The entire experience got me to thinking about birthdays in the workplace. I’m an adult, so I would never be offended if someone ignored my birthday. However, I’ve noticed that many people don’t feel the same way. I’m in my twenties, and my peers are particularly birthday-crazy. My generation has taken birthdays to the extreme. Many of my friends celebrate their birthday week or even birthday month. Moreover, they expect others to celebrate along with them.

Don’t get me wrong, I love birthdays. If my husband forgot my birthday, he’d be in trouble. Remembering my birthday is his job. However, I don’t expect celebrations at my actual job. I appreciate the acknowledgment, but certainly don’t require it.

Birthdays in the workplace bring out a lot of questions for human resources professionals. Some companies ignore birthdays entirely while others actively reach out to birthday girls and boys for celebration purposes. Some offices have monthly celebrations that combine all of the month’s birthdays.
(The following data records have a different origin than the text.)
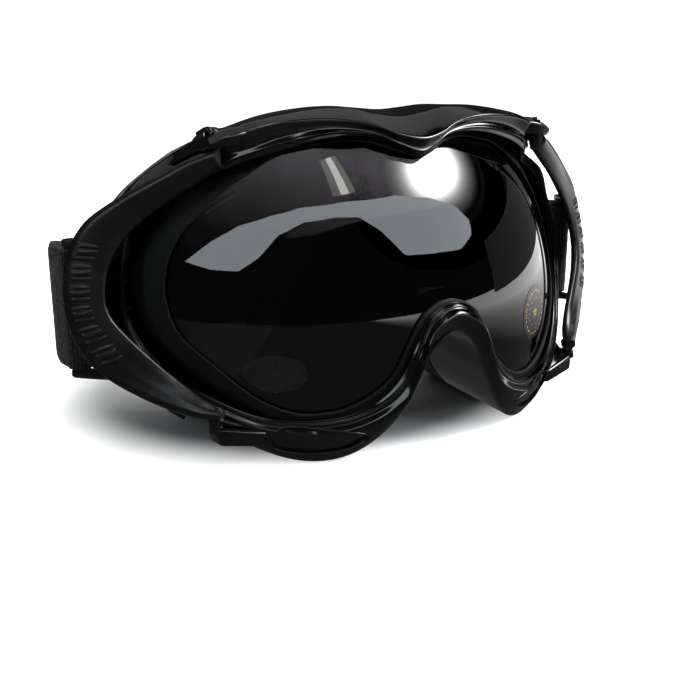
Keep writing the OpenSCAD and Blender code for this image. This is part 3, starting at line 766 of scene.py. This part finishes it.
# ---------------------------------------------------------------- lenses and their carrier
def lens_body(name, d, r, t, turns=26):
    """Part of a spherical shell inside the lens outline grown by d."""
    edge = ring([p + [0] for p in LENS_EDGE])
    edge = edge[:, :2] + outward(edge, 0, 1) * d
    middle = np.array([0, 68])
    shares = np.linspace(0, 1, turns)[1:]
    skins = []
    for radius in (r, r - t):
        rows = [middle + (edge - middle) * s for s in shares]
        rows = [on_lens(np.column_stack([row, np.full(len(row), radius)])) for row in rows]
        skins.append(np.stack(rows))
    n = len(edge)
    rim = np.concatenate([skins[0], skins[1][::-1]])
    points = rim.reshape(-1, 3)
    faces = grid_faces(len(rim), n, False, True)
    poles = on_lens(np.array([[0, 68, r], [0, 68, r - t]]))
    front, back = len(points), len(points) + 1
    last = (len(rim) - 1) * n
    faces += [[front, (k + 1) % n, k] for k in range(n)]
    faces += [[back, last + k, last + (k + 1) % n] for k in range(n)]
    obj = fix_normals(new_mesh(name, np.vstack([points, poles]), faces))
    return sharp_smooth(obj, 40)


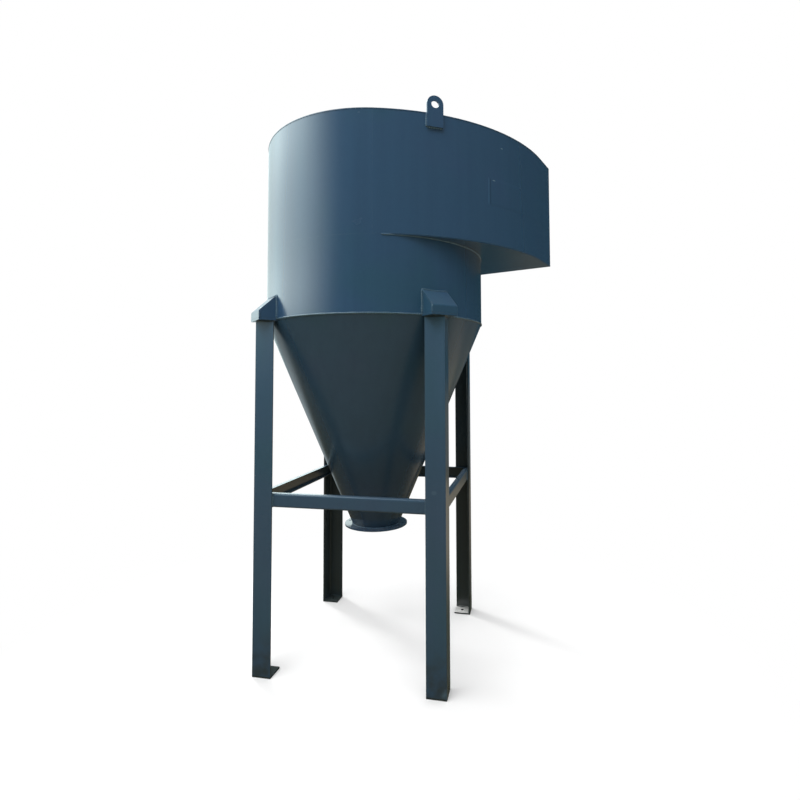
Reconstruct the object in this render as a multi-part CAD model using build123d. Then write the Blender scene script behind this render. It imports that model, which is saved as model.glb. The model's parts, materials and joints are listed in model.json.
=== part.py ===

How much or little birthdays are celebrated depend upon the company’s culture.

In any workplace there will be employees that would love to be serenaded with the birthday song and others that would rather hide than be sung to. There isn’t one right way to approach an employee’s birthday. It all comes down to what makes sense for the company. It is important for HR to be consistent with how the company handles such celebrations. Employees can decide to plan a lunch for a specific colleague, but HR needs to make sure that the company treats the employees equally.

Regardless of how HR handles workplace birthdays, employees should also remember that everyone is different. Don’t guilt your coworkers if they choose not to attend your birthday lunch. You never know what their reasons are. Celebrate in whatever way will make you happy… even if that means not celebrating at all.

Erin Palmer wrote this article on behalf of the online human resources programs at Villanova University. For those generous companies, consider treating your employees to an education for their birthday! Villanova offers an HR Masters online or courses to help with SHRM’s PHR certification. Erin can be reached on Twitter @Erin_E_Palmer.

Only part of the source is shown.